Pro Tips: If you plan to record, you need to factor in your SD card speed. Budget models often compress video into older, bulky formats like AVI. Always use a high-speed card (Class 10 or UHS-I) to prevent the recording from freezing right as an animal walks into view.

Pay close attention to the sensor resolution versus the screen resolution. A manufacturer might advertise 4K video recording, but the tiny screen inside the eyepiece might only be 720p. Your recorded video will look incredibly sharp when you plug the SD card into your computer later, but your actual view in the field will be limited by that lower-resolution eyepiece screen. Knowing exactly what these recording features deliver in practice matters, because sensor size and IR illuminator strength are the two components that account for most of the price difference across the market.

Why the Price Range Is So Wide

If you browse the market, you will see a massive price gap. You can find models for $100 and others pushing well past $1,500. It is easy to wonder if the expensive ones are actually doing anything differently. From what I have seen, the extra money goes directly into specific capability upgrades.

First is the IR illuminator strength and sensor size. Cheap models use weak LEDs that struggle past 50 yards and small sensors that quickly break down into grainy static. Premium models use focused IR beams reaching 300 yards paired with larger sensors that handle low light far better.

Second is the type of magnification being advertised. To find the best digital night vision binoculars for your specific needs, you have to read the fine print about zoom.

  • Optical Base Magnification: This is the true magnification provided by the physical glass lenses. It retains image quality and clarity.
  • Digital Zoom: This just crops the center of the sensor and stretches the pixels to fit the screen. The more you zoom, the blockier and worse the image gets. Look for solid optical magnification and treat digital zoom as a backup.

At the absolute top end of the market, around $1,500 and up, you start seeing thermal fusion technology. This overlays a heat signature directly onto the digital image. If you want a deeper look at how that specific technology completely changes the game for finding hidden animals, check out our guide on thermal vs night vision binoculars.

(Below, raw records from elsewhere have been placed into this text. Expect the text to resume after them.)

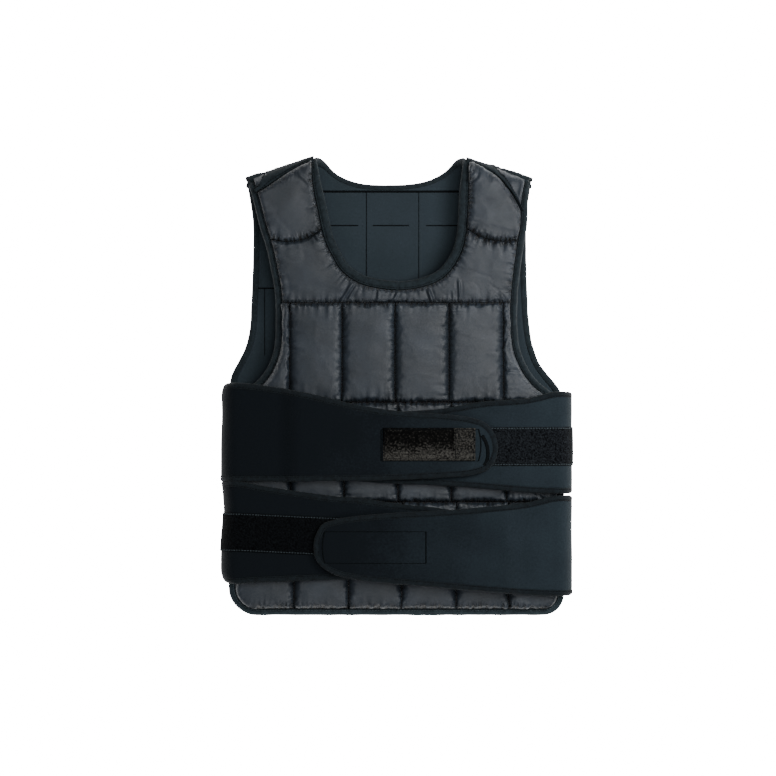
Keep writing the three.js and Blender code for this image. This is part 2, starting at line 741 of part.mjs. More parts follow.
function neckBinding() {
  const rings = [neckBottomRing(FRONT, NECK_BINDING_WIDTH)];
  rings.push(...neckRings(FRONT, -1, NECK_TAPE_TOP, NECK_BINDING_WIDTH));
  rings.push(...neckRings(BACK, -1, 1, BACK_NECK_BINDING_WIDTH).reverse());
  rings.push(neckBottomRing(BACK, BACK_NECK_BINDING_WIDTH));
  rings.push(...neckRings(BACK, 1, 1, BACK_NECK_BINDING_WIDTH));
  rings.push(...neckRings(FRONT, 1, NECK_TAPE_TOP, NECK_BINDING_WIDTH).reverse());
  add("neck_binding", band(rings, true), MATERIALS.binding);
}

function armholeBindings() {
  for (const side of [-1, 1]) {
    const strap = evenly(8).slice(1);
    const front = sideRings(FRONT, side, rowOf(FRONT, 0, ARMHOLE_START * BODY_LENGTH), NECK_TAPE_TOP, strap);
    const back = sideRings(BACK, side, rowOf(BACK, 0, ARMHOLE_START * BODY_LENGTH), 1, strap);
    add(`armhole_binding_${sideName(side)}`, band([...front, ...back.reverse()], false), MATERIALS.binding);
  }
}

function edgeBindings() {
  for (const [name, panel] of [["front", FRONT], ["back", BACK]]) {
    const top = rowOf(panel, 0, ARMHOLE_START * BODY_LENGTH - SEWN_GAP);
    const [left, right] = [-1, 1].map((side) => sideRings(panel, side, -1, top, []));
    const down = new THREE.Vector2(0, -1);
    const hem = [-0.5, 0, 0.5].map((share) =>
      panelRing(panel, { x: share * HALF_WIDTH, y: 0, normal: down }, 1, BINDING_WIDTH));
    add(`${name}_edge_binding`, band([...left.reverse(), ...hem, ...right], false), MATERIALS.binding);
  }
}

// Side wraps: (reach, height) on a sheet that starts at the back's side edge and curls up over the front.

function wrapTop(wrap) {
  const above = WRAPS[wrap.above];
  return above ? wrapTop(above) - above.height - wrap.gap : wrap.top * BODY_LENGTH;
}

function wrapFloor(wrap, x, y) {
  const under = WRAPS[wrap.under];
  const past = under ? (x - under.side * (CURL_X - under.reach)) * under.side : 0;
  const lift = under ? LAYERS_BETWEEN * smoothstep(past, -LIFT_RAMP, -WRAP_THICKNESS) : 0;
  return frontFloor(x, y) + POCKET_HEIGHT + QUILT_GAP + lift;
}

function wrapSurface(wrap) {
  return (reach, y, out) => {
    const x = wrap.side * (CURL_X - Math.max(0, reach));
    const floor = wrapFloor(wrap, x, y);
    const turn = Math.max(0, -reach) / CURL_ARC;
    const rise = (floor - ROOT_HEIGHT) / (1 - Math.cos(ROOT_ANGLE));
    const curled = wrap.side * (CURL_BULGE + out) * Math.sin(turn);
    return new THREE.Vector3(x + curled, y, floor - rise + (rise + out) * Math.cos(turn));
  };
}

// Edge of a wrap, from the root along the top to the tip and back along the bottom, moved inwards.
function wrapEdge(wrap, inset) {
  const height = (share) => wrapTop(wrap) - share * wrap.height;
  const upper = wrap.edges.map((row) => [row.along * wrap.reach, height(row.top)]);
  const lower = wrap.edges.map((row) => [row.along * wrap.reach, height(row.bottom)]).reverse();
  const root = (share) => [[ROOT_REACH, height(share)], [ROOT_REACH / 2, height(share)]];
  const points = [...root(0), ...upper, [wrap.reach, height(wrap.tip)], ...lower, ...root(1).reverse()];
  const line = offsetLine(smoothLine(points), inset);
  const tip = line.reduce((best, point, i) => (point.x > line[best].x ? i : best), 0);
  return { upper: line.slice(0, tip + 1), lower: line.slice(tip).reverse(), tip: line[tip] };
}

const ROOT_STEPS = [1, 0.75, 0.5, 0.25];
const FRONT_STEPS = [0, 0.12, 0.25, 0.38, 0.5, 0.62, 0.74, 0.84, 0.91, 0.96, 0.985, 0.998];

const reachStations = (end) => [
  ...ROOT_STEPS.map((share) => share * ROOT_REACH),
  ...FRONT_STEPS.map((share) => share * end),
];

function wrapSheet(wrap) {
  const edge = wrapEdge(wrap, WRAP_BINDING_WIDTH + SEWN_GAP);
  const body = new Body(wrapSurface(wrap));
  const low = WRAP_BINDING_RISE;
  const high = low + WRAP_THICKNESS;
  body.grid(reachStations(edge.tip.x).map((reach) => {
    const top = crossing(edge.upper, (p) => p.x, reach).y;
    const bottom = crossing(edge.lower, (p) => p.x, reach).y;
    return evenly(2).map((share) => ({ x: reach, y: lerp(bottom, top, share), low, high }));
  }));
  return body.geometry();
}

function wrapBinding(wrap) {
  const edge = wrapEdge(wrap, WRAP_BINDING_WIDTH);
  const surface = wrapSurface(wrap);
  const high = WRAP_THICKNESS + 2 * WRAP_BINDING_RISE;
  const ring = (place, outward) => tapeRing(surface, place, outward, WRAP_BINDING_WIDTH, 0, high);
  const along = (line, outward) => reachStations(edge.tip.x).map((reach) =>
    ring(crossing(line, (p) => p.x, reach), outward));
  const tip = ring({ x: edge.tip.x, y: edge.tip.y, normal: new THREE.Vector2(1, 0) }, 1);
  return band([...along(edge.upper, -1), tip, ...along(edge.lower, 1).reverse()], false);
}

// Flat piece on a wrap, between two reaches, round a middle line.
function onWrap(wrap, reaches, middle, width, low, high) {
  const body = new Body(wrapSurface(wrap));
  body.grid(reaches.map((reach) => [-0.5, 0.5].map((side) => ({
    x: reach,
    y: wrapTop(wrap) - middle(reach) * wrap.height + side * width,
    low,
    high: high(reach),
  }))));
  return body.geometry();
}

const WRAP_TOP = WRAP_BINDING_RISE + WRAP_THICKNESS + SEWN_GAP;

function wraps() {
  for (const [name, wrap] of Object.entries(WRAPS)) {
    add(`wrap_${name}`, wrapSheet(wrap), MATERIALS.neoprene);
    add(`wrap_binding_${name}`, wrapBinding(wrap), MATERIALS.binding);
  }
  for (const [name, tape] of Object.entries(LOOP_TAPES)) {
    const wrap = WRAPS[tape.wrap];
    const tip = wrapEdge(wrap, WRAP_BINDING_WIDTH + SEWN_GAP).tip.x;
    const reaches = reachStations(tip).filter((reach) => reach < tape.end * wrap.reach);
    const middle = (reach) => lerp(tape.rootMiddle, tape.tipMiddle, Math.max(0, reach) / wrap.reach);
    const high = () => WRAP_TOP + LOOP_THICKNESS;
    add(`loop_tape_${name}`, onWrap(wrap, reaches, middle, TAPE_WIDTH, WRAP_TOP, high), MATERIALS.loop);
  }
  for (const [name, tape] of Object.entries(HOOK_TAPES)) {
    const wrap = WRAPS[tape.wrap];
    const reaches = evenly(5).map((share) => lerp(tape.start, tape.end, share) * wrap.reach);
    const high = () => WRAP_BINDING_RISE - SEWN_GAP;
    const low = WRAP_BINDING_RISE - SEWN_GAP - HOOK_THICKNESS;
    add(`hook_tape_${name}`, onWrap(wrap, reaches, () => tape.middle, HOOK_WIDTH, low, high), MATERIALS.hook);
  }
  const wrap = WRAPS[PATCH.wrap];
  const tab = PATCH.tab * wrap.reach;
  const reaches = [0, 0.25, 0.5, 0.75].map((share) => lerp(PATCH.start * wrap.reach, tab, share));
  reaches.push(tab - PATCH_TAB_SLOPE, tab + PATCH_TAB_SLOPE, PATCH.end * wrap.reach);
  const high = (reach) => WRAP_TOP + PATCH_THICKNESS + (reach > tab ? PATCH_TAB_RISE : 0);
  add("label_patch", onWrap(wrap, reaches, () => PATCH.middle, PATCH_WIDTH, WRAP_TOP, high), MATERIALS.satin);
}

frontPockets();
backChannels();
shoulderPads();
yokes();
shoulderSeams();
add("front_lining", lining(FRONT, TAPE_ROW - ROW_GAP), MATERIALS.lining);
add("back_lining", lining(BACK, 1 - ROW_GAP), MATERIALS.lining);
neckBinding();
armholeBindings();
edgeBindings();
wraps();

// The origin is at the middle of the vest's underside.
const bounds = new THREE.Box3().setFromObject(vest);
const centre = bounds.getCenter(new THREE.Vector3());
vest.position.set(-centre.x, -centre.y, -bounds.min.z);
vest.updateMatrixWorld(true);

export default vest;
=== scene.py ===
"""Looks of a weighted vest: quilted nylon panels, neoprene wraps and linings, sewn tapes and a bare label."""

import bpy
import numpy as np
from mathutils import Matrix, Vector


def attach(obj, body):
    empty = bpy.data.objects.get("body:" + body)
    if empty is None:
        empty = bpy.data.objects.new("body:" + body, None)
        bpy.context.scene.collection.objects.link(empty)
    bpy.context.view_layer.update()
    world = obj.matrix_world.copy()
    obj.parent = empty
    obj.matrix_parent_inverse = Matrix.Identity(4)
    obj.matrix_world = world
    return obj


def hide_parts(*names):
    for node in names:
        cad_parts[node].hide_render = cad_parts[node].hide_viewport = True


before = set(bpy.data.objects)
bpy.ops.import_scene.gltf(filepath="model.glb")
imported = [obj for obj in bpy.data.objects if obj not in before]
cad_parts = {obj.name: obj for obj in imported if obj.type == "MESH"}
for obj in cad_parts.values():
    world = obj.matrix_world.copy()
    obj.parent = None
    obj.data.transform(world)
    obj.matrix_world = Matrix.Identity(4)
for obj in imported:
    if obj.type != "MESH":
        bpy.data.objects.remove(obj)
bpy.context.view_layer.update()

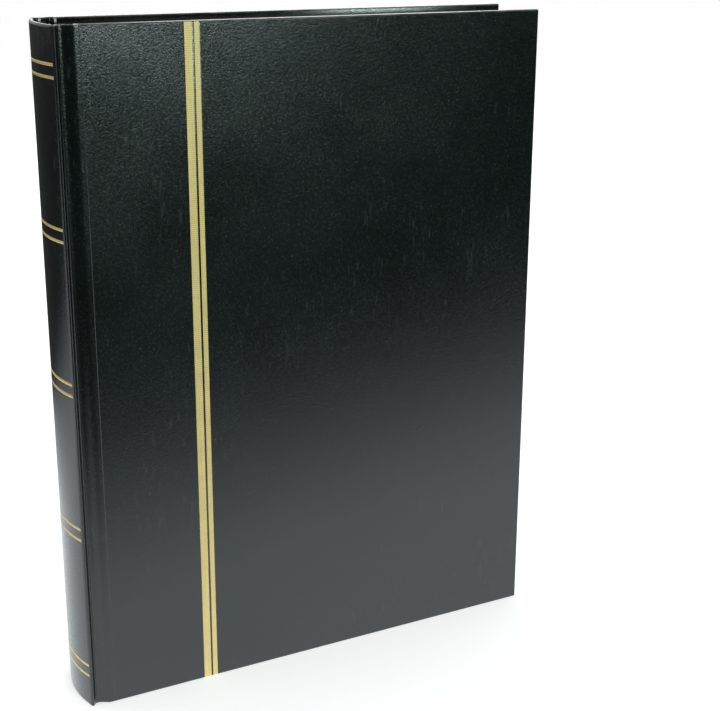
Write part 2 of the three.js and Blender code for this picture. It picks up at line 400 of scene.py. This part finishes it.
LEATHER = leatherette()
GOLD = gold_foil()
GREYBOARD = paper("greyboard", (0.36, 0.35, 0.32, 1.0), (0.22, 0.21, 0.19, 1.0), 900.0)
ENDPAPER = paper("endpaper", (0.84, 0.85, 0.86, 1.0), (0.74, 0.75, 0.77, 1.0), 1500.0)
PAGE_CARD = paper("page_card", (0.80, 0.81, 0.82, 1.0), (0.72, 0.73, 0.75, 1.0), 1800.0)
GLASSINE = glassine()
LINEN = linen()


# --- case -----------------------------------------------------------------------------------------


def cover_leatherette(name, node, body, side):
    """The panel of leatherette on one board: round edges, folded over onto the inside on three sides."""
    low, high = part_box(node)
    low.x = COVER_X  # the panel is cut from a longer one, so that its spine side is open
    work = bmesh.new()
    bmesh.ops.create_cube(work, size=1.0)
    size, middle = high - low, (high + low) / 2
    bmesh.ops.transform(work, matrix=Matrix.Translation(middle) @ Matrix.Diagonal((*size, 1.0)),
                        verts=work.verts)
    bmesh.ops.bevel(work, geom=work.edges[:], offset=EDGE_RADIUS, segments=4, profile=0.5,
                    affect="EDGES")
    split_at(work, PANEL_START, "x", keep_above=True)
    inner_y = side * (FACE_Y - size.y)
    mark = 0.1 * MM  # width of the open mitre between two flaps

    def on_inside(face):
        return all(abs(v.co.y - inner_y) < SAME for v in face.verts)

    split_at(work, high.x - TURN_IN, "x", only=on_inside)
    split_at(work, TURN_IN, "z", only=on_inside)
    split_at(work, HEIGHT - TURN_IN, "z", only=on_inside)
    for corner_z, rise in ((0, 1), (HEIGHT, -1)):
        for offset in (-mark, mark):
            plane = Vector((1, 0, rise)).normalized()
            geometry = [g for f in work.faces if on_inside(f) for g in (f, *f.edges, *f.verts)]
            bmesh.ops.bisect_plane(work, geom=list(dict.fromkeys(geometry)), plane_no=plane,
                                   plane_co=Vector((high.x, inner_y, corner_z)) + plane * offset)

    def unwanted(face):
        if not on_inside(face):
            return False
        place = face.calc_center_median()
        window = place.x < high.x - TURN_IN and TURN_IN < place.z < HEIGHT - TURN_IN
        from_corner = high.x - place.x, min(place.z, HEIGHT - place.z)
        return window or (abs(from_corner[0] - from_corner[1]) < mark and max(from_corner) < TURN_IN)

    bmesh.ops.delete(work, geom=[f for f in work.faces if unwanted(f)], context="FACES")
    if side < 0:
        press_stripes(work)
    for face in work.faces:
        face.smooth = min(e.calc_length() for e in face.edges) < EDGE_RADIUS
    mesh = bpy.data.meshes.new(name)
    work.to_mesh(mesh)
    work.free()
    mesh.materials.append(LEATHER)
    piece = bpy.data.objects.new(name, mesh)
    bpy.context.scene.collection.objects.link(piece)
    thick = piece.modifiers.new("thickness", "SOLIDIFY")
    thick.thickness = SKIN
    thick.offset = -1.0
    thick.use_even_offset = True
    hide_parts(node)
    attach(piece, body)
    return piece


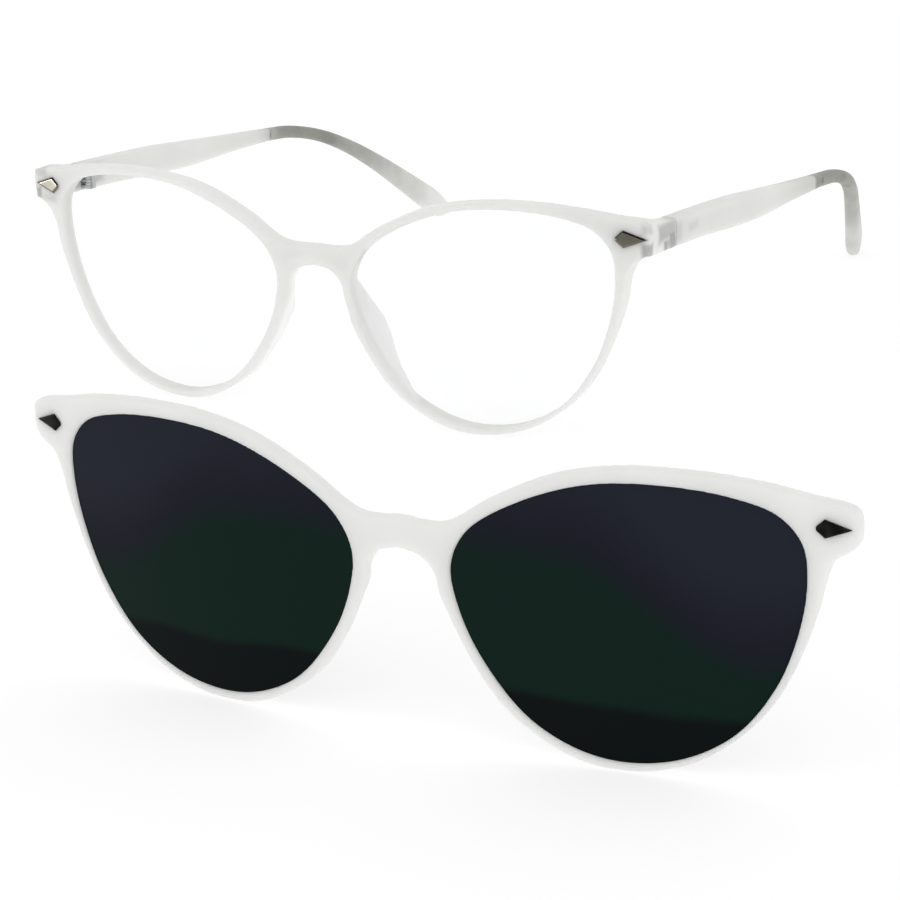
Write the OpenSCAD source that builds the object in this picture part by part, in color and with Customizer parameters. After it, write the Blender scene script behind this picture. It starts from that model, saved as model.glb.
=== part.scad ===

Final Thoughts: Matching the Tech to Your Task

Digital night vision is highly effective as long as you match your budget to your actual environment. If your goal is checking a property line, occasional backyard wildlife watching, or navigating a dark, open trail, a $150 to $250 unit with a solid IR range covers this perfectly. It will require some active management of the IR beam, but the value is hard to beat.

If you are doing extended nocturnal wildlife documentation where video quality and smooth panning matter, you need to step up to the $400 to $600 tier to get better sensor resolution and optical magnification. Finally, if your main objective is hunting in dense brush where detecting hidden animals is critical, you should skip digital entirely and look into thermal optics instead.

FAQs

🔦 Do digital night vision binoculars work in pitch black?

No, not on their own. In pitch-black conditions with zero ambient light, the screen will be dark. You must turn on the built-in infrared (IR) illuminator to see anything, which limits your vision to the exact range of that IR beam.

☀️ Can you use digital night vision during the day?

Yes. Unlike traditional image intensifier tubes that can be permanently ruined by bright sunlight, digital sensors are safe to use during the day. They function exactly like a standard digital video camera in daylight.

🔋 How long do the batteries usually last?

Battery life is typically short, often ranging from 2 to 5 hours depending on usage. Running the screen at maximum brightness and keeping the IR illuminator on its highest setting will drain alkaline batteries very quickly.

📸 Can digital night vision take pictures?

Yes. Most models include a micro-SD card slot, allowing you to record video footage and capture still images directly from the sensor. This is a major advantage over traditional analog night vision.